Hal ini menjadi persoalan serius di TPS yang berlokasi di sekitar perusahaan perkebunan dan pertambangan yang jumlah pekerjanya ribuan dan tinggal berjauhan dari TPS di permukiman penduduk. TPS di daerah tersebut mendapat tambahan pemilih hingga 300-500 orang. (Kompas, 22/2/2019).
Baca juga: Pemilih Pindahan Menumpuk di Daerah
Dengan demikian untuk menanggulangi persoalan-persoalan ini perlu ada terobosan dari pemerintah ataupun penyelenggara pemilu.
Salah satu rencana yang sedang dipersiapkan adalah penyusunan Peraturan Pemerintah Pengganti Undang-Undang (Perppu) guna mengisi kekosongan hukum yang tidak diatur oleh Undang-Undang Pemilu.
Direktur Relawan Badan Pemenangan Nasional Prabowo-Sandi Ferry Mursyidan Baldan mengatakan, Perppu perlu dipersiapkan dengan transparan dan melibatkan seluruh stakeholder kepemiluan, termasuk partai politik sebagai peserta. Penerbitan Perppu oleh pemerintah dalam waktu mendekati hari pemungutan suara dapat dianggap sebagai sebuah langkah politik.
Selain berbagai persoalan teknis, tantangan mewujudkan pemilu berintegritas juga mencakup berbagai proses kampanye jelang pemilu itu sendiri.
Salah satu founding fathers Amerika Serikat, Thomas Jefferson, mengatakan bahwa publik yang terinformasikan dengan baik adalah prasyarat demokrasi (well-informed electorate is prerequisite to democracy).
Harapan bahwa debat Pemilu Presiden dapat memberikan informasi yang cukup bagi publik terhadap visi-misi dan program pasangan calon presiden-wakil presiden ternyata hingga saat ini belum terpenuhi, menurut Ady.
Dalam dua kali debat presidensial yang sudah digelar, mekanisme debat dinilai Ady menjadi penghalang utama bagi munculnya perdebatan yang berkualitas.
Pada debat pertama, kisi-kisi pertanyaan yang disampaikan terlebih dahulu kepada tim sukses masing-masing paslon membuat debat menjadi datar. Sedangkan pada debat kedua, meski ada pertambahan kualitas debat tetapi durasi waktu yang pendek membuat masing-masing paslon tidak dapat memberikan penjelasan yang komprehensif.
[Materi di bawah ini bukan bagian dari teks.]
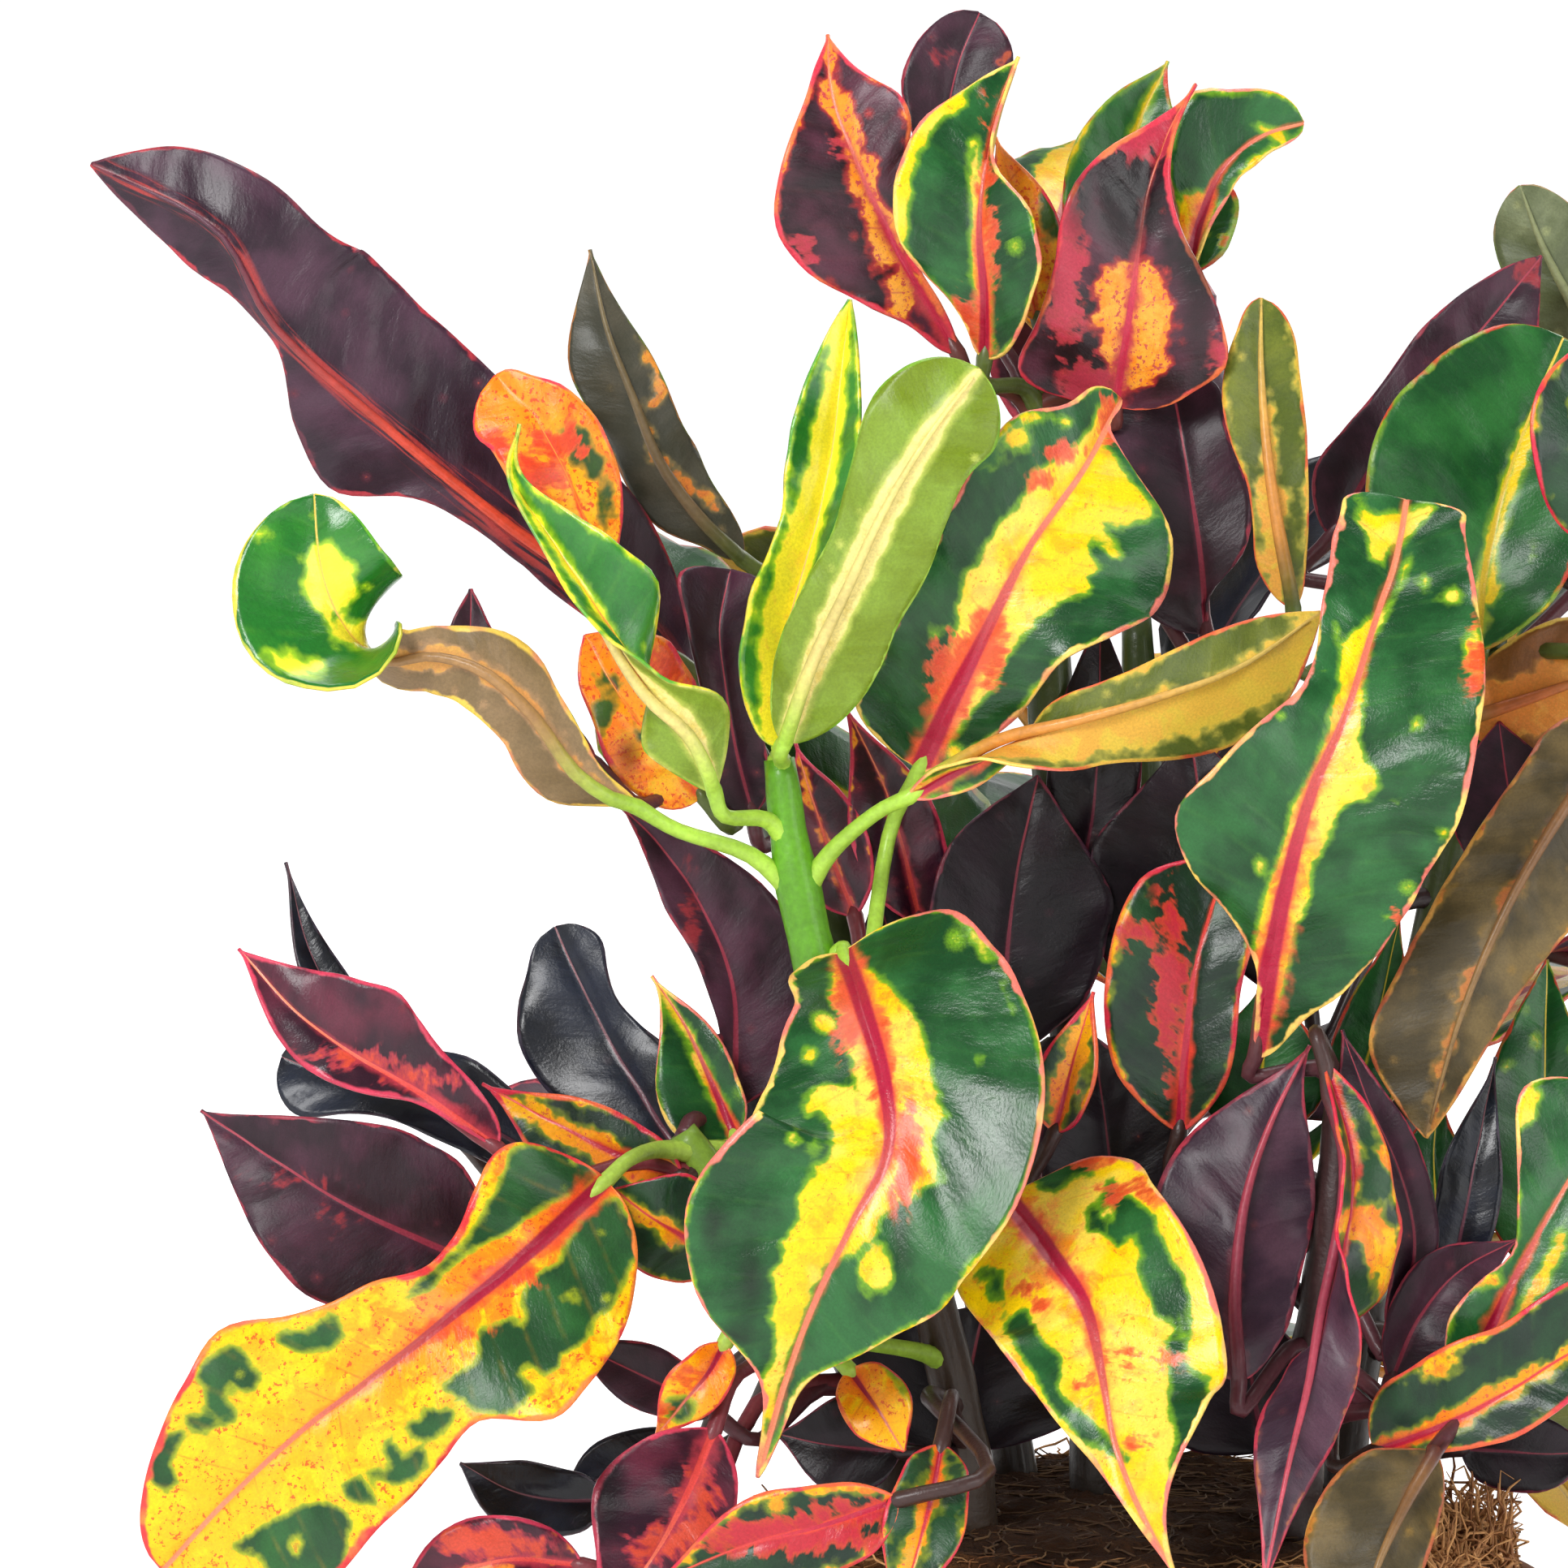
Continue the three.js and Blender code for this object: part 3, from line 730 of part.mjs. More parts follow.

Ady berharap pada penyelenggaraan debat-debat selanjutnya, durasi waktu perdebatan lebih panjang.
“Nanti akan terlihat siapa yang benar-benar jagoan dan siapa yang hanya beretorika. Dalam sisa waktu yang singkat ini, kita pemilih ingin menikmati perdebatan yang berkualitas. Belum kita terima tawaran gagasan pembangunan Indonesia oleh kedua paslon,” ucap dia.
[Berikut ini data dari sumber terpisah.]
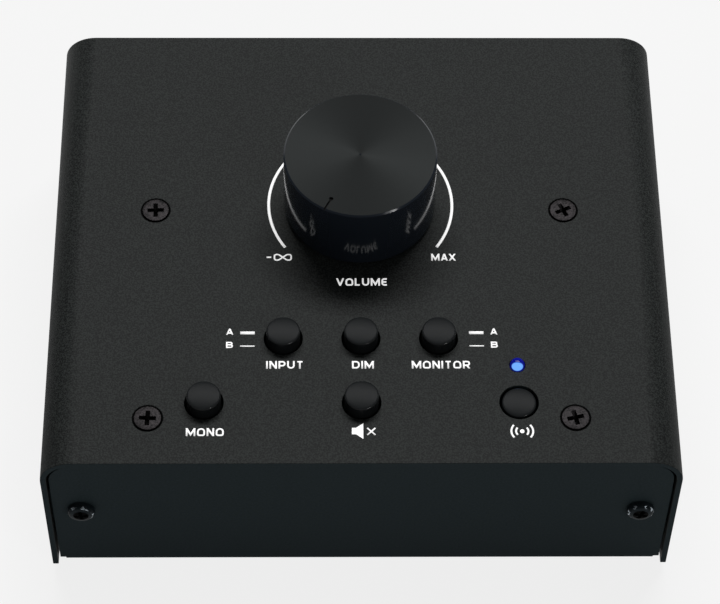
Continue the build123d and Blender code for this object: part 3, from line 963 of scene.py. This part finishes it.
# ---- Printing ----
# Each letter: its width against its height, and its strokes as paths of corners in a box that is
# one wide and one high. A third number rounds a corner, against the height, and a path that ends
# where it starts is closed. A width of 0 is one stroke.
LETTERS = {
    "A": (0.92, (((-0.06, -0.2), (0.5, 1.1), (1.06, -0.2)), ((0.2, 0.22), (0.8, 0.22)))),
    "B": (0.8, (
        ((0, -0.2), (0, 1.2)),
        ((-0.02, 1), (0.94, 1, 0.2), (0.94, 0.55, 0.2), (0.02, 0.55)),
        ((-0.03, 0.52), (1, 0.52, 0.22), (1, 0, 0.22), (0.03, 0)),
    )),
    "D": (0.95, (((0, 0), (0, 1), (1, 1, 0.4), (1, 0, 0.4), (0, 0)),)),
    "E": (0.78, (((1, 1), (0, 1, 0.25), (0, 0, 0.25), (1, 0)), ((0, 0.5), (0.9, 0.5)))),
    "I": (0, (((0.5, -0.2), (0.5, 1.2)),)),
    "L": (0.72, (((0, 1.2), (0, 0), (1, 0)),)),
    "M": (1.14, (
        ((0, -0.2), (0, 1.2)), ((1, -0.2), (1, 1.2)), ((-0.06, 1.2), (0.5, 0.1), (1.06, 1.2)),
    )),
    "N": (0.89, (((0, -0.2), (0, 1.2)), ((1, -0.2), (1, 1.2)), ((-0.08, 1.2), (1.08, -0.2)))),
    "O": (0.97, (((0.5, 0), (0, 0, 0.4), (0, 1, 0.4), (1, 1, 0.4), (1, 0, 0.4), (0.5, 0)),)),
    "P": (0.84, (((0, -0.2), (0, 1), (1, 1, 0.28), (1, 0.36, 0.28), (0, 0.36)),)),
    "R": (0.89, (
        ((0, -0.2), (0, 1), (0.97, 1, 0.28), (0.97, 0.4, 0.28), (0, 0.4)),
        ((0.55, 0.4), (1.02, -0.2)),
    )),
    "T": (0.85, (((0, 1), (1, 1)), ((0.5, -0.2), (0.5, 1)))),
    "U": (0.9, (((0, 1.2), (0, 0, 0.38), (1, 0, 0.38), (1, 1.2)),)),
    "V": (0.95, (((-0.06, 1.2), (0.5, -0.08), (1.06, 1.2)),)),
    "X": (0.88, (((-0.1, -0.15), (1.1, 1.15)), ((-0.1, 1.15), (1.1, -0.15)))),
    "−": (0.72, (((0, 0.5), (1, 0.5)),)),
    "∞": (2.1, (
        ((0.5, 0.5), (0.25, 0, 0.45), (0, 0, 0.4), (0, 1, 0.4), (0.25, 1, 0.45),
         (0.75, 0, 0.45), (1, 0, 0.4), (1, 1, 0.4), (0.75, 1, 0.45), (0.5, 0.5)),
    )),
}
TRIM = 0.002  # millimetres that letters may pass their lines
WELD = 0.0005  # millimetres within which corners of the ink are one


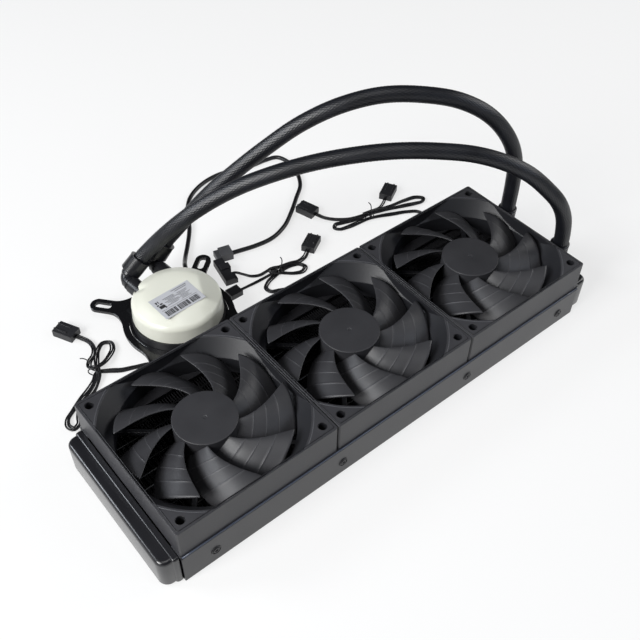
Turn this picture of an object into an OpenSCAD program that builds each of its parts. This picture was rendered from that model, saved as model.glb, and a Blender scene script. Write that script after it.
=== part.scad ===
// Liquid cooler for a computer processor: three fans on a radiator, two hoses and a pump.
// The origin is the middle of the radiator's underside. X runs to the end with the hose
// ports, Y runs towards the pump and Z is up. Sizes are in millimetres.

/* [Radiator] */
// Height of the radiator, from the floor to the face that carries the fans
rad_height = 27; // [26:0.5:32]
// Distance that a side rail stands out past the fans' grid on each side
rail_overhang = 1; // [0.5:0.5:3]
// Sheet thickness of the side rails
rail_sheet = 1.2; // [0.8:0.1:1.6]
// Width of the rail's two flanges
rail_flange = 11.5; // [11:0.5:13]
// Chamfer along the bends of the rail
rail_bend = 0.8; // [0.4:0.1:1.2]
// Length of an end tank outside its header plate
tank_length = 10; // [9:0.5:14]
// Distance that an end tank stands in from the rails' outside on each side
tank_inset = 3.5; // [2.5:0.5:5]
// Thickness of a header plate
header_thickness = 3; // [2:0.5:4]
// Distance that a header plate stands in from the rails' outside on each side
header_side_inset = 1.5; // [1:0.5:2]
// Corner radius of an end tank seen from above
tank_corner = 6; // [4:0.5:8]
// Radius along the long edges of an end tank
tank_edge = 3; // [2:0.5:4]
// Wall of an end tank
tank_wall = 1.6; // [1.2:0.1:2.2]

/* [Core] */
// Number of flat coolant tubes
tube_count = 12; // [10:1:12]
// Gap between the outer fin strips and the side rails
core_gap = 2.55; // [2:0.05:4]
// Thickness of a coolant tube
tube_thickness = 1.8; // [1.4:0.1:2.2]
// Depth of the tubes and fins, measured along Z
core_depth = 20; // [16:0.5:20]
// Wall of a coolant tube
tube_wall = 0.3; // [0.2:0.05:0.4]
// Length of one full wave of a folded fin strip
fin_wave = 12; // [10:1:20]
// Sheet thickness of a fin strip
fin_sheet = 0.25; // [0.2:0.05:0.4]
// Width of the two outer fin strips
outer_fin_width = 5.2; // [4:0.2:5.6]

/* [Fans] */
// Distance from one fan to the next
fan_pitch = 120; // [119:0.5:122]
// Gap between two fan frames
fan_seam = 0.7; // [0.4:0.1:1.2]
// Depth of a fan along its axis
fan_depth = 25; // [24:0.5:28]
// Distance from a fan's screw holes to the edges of the fans' grid
hole_edge = 7.5; // [7.2:0.1:8]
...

Paradigma kampanye selama ini pun dinilai Ady tidak tepat. Masyarakat hanya didekati setiap lima tahun sekali. Pendekatan itu pun hanya dilakukan dalam bentuk-bentuk yang artifisial dan cenderung logistik, seperti pembagian sembako, pemberian karpet masjid, atau bingkisan-bingkisan lain.
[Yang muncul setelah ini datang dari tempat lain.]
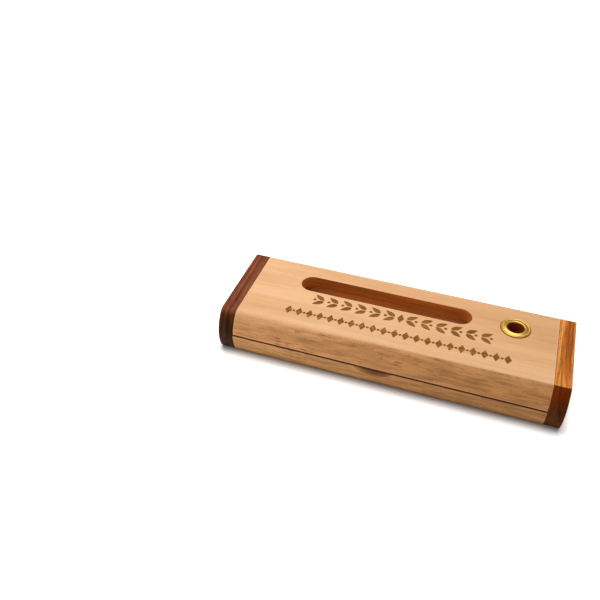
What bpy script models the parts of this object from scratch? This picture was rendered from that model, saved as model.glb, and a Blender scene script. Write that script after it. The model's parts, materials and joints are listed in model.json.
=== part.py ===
"""A flip-top wooden pen box: a beech base and lid between two rosewood end caps, with a brass pen socket.

The box lies along X with its front at -Y and rests on the plane z = 0. All sizes are in metres.
"""

import math

import bmesh
import bpy
from mathutils import Vector

# The outside of the box. Each side is one arc, and HALF_FLAT is where it would meet the top and the bottom.
LENGTH = 0.175
HEIGHT = 0.025
HALF_FLAT = 0.0266
BULGE = 0.0042
TOP_ROUND = 0.0024
BOTTOM_ROUND = 0.0022
CAP_THICKNESS = 0.008
EASED_EDGE = 0.0004

# Gaps between pieces.
GLUE_GAP = 0.0003
SIDE_GAP = 0.0003
SEAM_GAP = 0.0005

# The line where the lid meets the base, and the round back edge that lets the lid turn on its pins.
BASE_TOP = 0.0122
LID_BOTTOM = BASE_TOP + SEAM_GAP
HINGE_ROUND = 0.005
PIN_RADIUS = 0.0012
PIN_CLEARANCE = 0.00015
PIN_DEPTH_IN_CAP = 0.0055
PIN_DEPTH_IN_LID = 0.006

# The pen's channel, the window over it and the brass socket, all on one line towards the back.
PEN_LINE_Y = 0.0103
CHANNEL_LENGTH = 0.148
CHANNEL_RADIUS = 0.0065
CHANNEL_DEPTH_IN_BASE = 0.0072
CHANNEL_DEPTH_IN_LID = 0.0058
WINDOW_X = -0.0093
WINDOW_LENGTH = 0.0914
WINDOW_RADIUS = 0.0063
SOCKET_X = 0.0583
SOCKET_FLANGE_RADIUS = 0.0076
SOCKET_FLANGE_RISE = 0.0009
SOCKET_FLANGE_SEAT = 0.0006
SOCKET_TUBE_RADIUS = 0.0052
SOCKET_HOLE_RADIUS = 0.0043
SOCKET_LENGTH = 0.0062
SOCKET_LIP = 0.00045

# The finger scoop in the base, under the front edge of the lid.
SCOOP_X = -0.0049
SCOOP_HALF_WIDTH = 0.0095
SCOOP_DEPTH = 0.0034
SCOOP_DROP = 0.0045

# Dowels that hold each cap to the base, and disc magnets that hold the lid shut.
DOWEL_RADIUS = 0.0025
DOWEL_DEPTH_IN_CAP = 0.005
DOWEL_DEPTH_IN_BASE = 0.011
DOWEL_Z = 0.0062
DOWEL_YS = {"front": -0.0150, "rear": 0.0240}
MAGNET_RADIUS = 0.003
MAGNET_THICKNESS = 0.002
MAGNET_X = 0.062
MAGNET_Y = -0.020
MAGNET_RECESS = 0.0002

# How finely round shapes are divided.
ROUND_STEPS = 6
SIDE_STEPS = 14
CIRCLE_STEPS = 32
HALF_CIRCLE_STEPS = 16
OVERSHOOT = 0.002

# Worked out from the dimensions above. Section points are (y, z) pairs.
SIDE_RADIUS = (HEIGHT**2 / 4 + BULGE**2) / (2 * BULGE)
SIDE_CENTRE = (HALF_FLAT + BULGE - SIDE_RADIUS, HEIGHT / 2)
CAP_INNER_X = LENGTH / 2 - CAP_THICKNESS
BASE_END_X = CAP_INNER_X - GLUE_GAP
LID_END_X = CAP_INNER_X - SIDE_GAP
PIVOT_Z = LID_BOTTOM + HINGE_ROUND
PIVOT_Y = SIDE_CENTRE[0] + math.sqrt(
    (SIDE_RADIUS - HINGE_ROUND) ** 2 - (PIVOT_Z - SIDE_CENTRE[1]) ** 2
)
PIVOT = Vector((0, PIVOT_Y, PIVOT_Z))


def clear_scene():
    for old in list(bpy.data.objects):
        bpy.data.objects.remove(old, do_unlink=True)


def material(name, colour, roughness, metallic=0.0):
    """A plain Principled material."""
    made = bpy.data.materials.new(name)
    made.use_nodes = True
    made.diffuse_color = (*colour, 1)
    shader = made.node_tree.nodes["Principled BSDF"]
    shader.inputs["Base Color"].default_value = (*colour, 1)
    shader.inputs["Roughness"].default_value = roughness
    shader.inputs["Metallic"].default_value = metallic
    return made


def beech():
    return material("beech", (0.80, 0.52, 0.30), 0.5)


def rosewood():
    return material("rosewood", (0.20, 0.07, 0.035), 0.4)


def brass():
    return material("brass", (0.80, 0.60, 0.25), 0.25, 1.0)


def steel():
    return material("steel", (0.55, 0.55, 0.55), 0.35, 1.0)


def nickel():
    return material("nickel", (0.65, 0.64, 0.62), 0.25, 1.0)


def arc(centre, radius, start, end, steps):
    """Section points on an arc, from the angle start to the angle end."""
    points = []
    for step in range(steps + 1):
        angle = start + (end - start) * step / steps
        points.append((centre[0] + radius * math.cos(angle), centre[1] + radius * math.sin(angle)))
    return points


def side_angle(z):
    """Where on the back side's arc a height lies."""
    return math.asin((z - SIDE_CENTRE[1]) / SIDE_RADIUS)


def side_arc(start, end):
    return arc(SIDE_CENTRE, SIDE_RADIUS, start, end, SIDE_STEPS)


def rounding(face_z, radius):
    """The rounding between a flat face and the back side, as its centre and the angle where it meets the side."""
    towards_middle = math.copysign(radius, SIDE_CENTRE[1] - face_z)
    z = face_z + towards_middle
    y = SIDE_CENTRE[0] + math.sqrt((SIDE_RADIUS - radius) ** 2 - (z - SIDE_CENTRE[1]) ** 2)
    return (y, z), math.atan2(z - SIDE_CENTRE[1], y - SIDE_CENTRE[0])


def back_side(top, bottom):
    """The back side's outline, downwards. A limit of None takes in the rounding at that end."""
    top_centre, top_angle = rounding(HEIGHT, TOP_ROUND)
    bottom_centre, bottom_angle = rounding(0, BOTTOM_ROUND)
    start = top_angle if top is None else side_angle(top)
    end = bottom_angle if bottom is None else side_angle(bottom)
    points = side_arc(start, end)
    if top is None:
        points = arc(top_centre, TOP_ROUND, math.pi / 2, top_angle, ROUND_STEPS)[:-1] + points
    if bottom is None:
        points += arc(bottom_centre, BOTTOM_ROUND, bottom_angle, -math.pi / 2, ROUND_STEPS)[1:]
    return points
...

“Jadi visi misi Jokowi dan Prabowo itu susah sekali ditangkap oleh mereka yang di bawah,” kata Ady.
Segala kompleksitas penyelenggaraan pemilu, termasuk munculnya konsep pemilu serentak ini, menurut Ady, berasal dari sebuah persoalan yang mendasar, yakni pada proses pembuatan Undang-Undang Pemilu.
Selama ini UU Pemilu diciptakan hampir setiap lima tahun sekali, dengan menghasilkan sistem pemilu yang terus berubah-ubah.
“UU Pemilu kita yang diubah sesuai selera ini menjelaskan mengapa sistem kita selalu berubah, bahkan komposisi dapil juga berubah,” katanya.
Dengan demikian, tanggung jawab pemilu yang berkualitas dan berintegritas tidak hanya berada pada lembaga-lembaga penyelenggara pemilu seperti KPU dan Bawaslu tetapi juga para pemangku kepentingan lain, seperti pemerintah, DPR, partai politik, dan terutama masyarakat juga.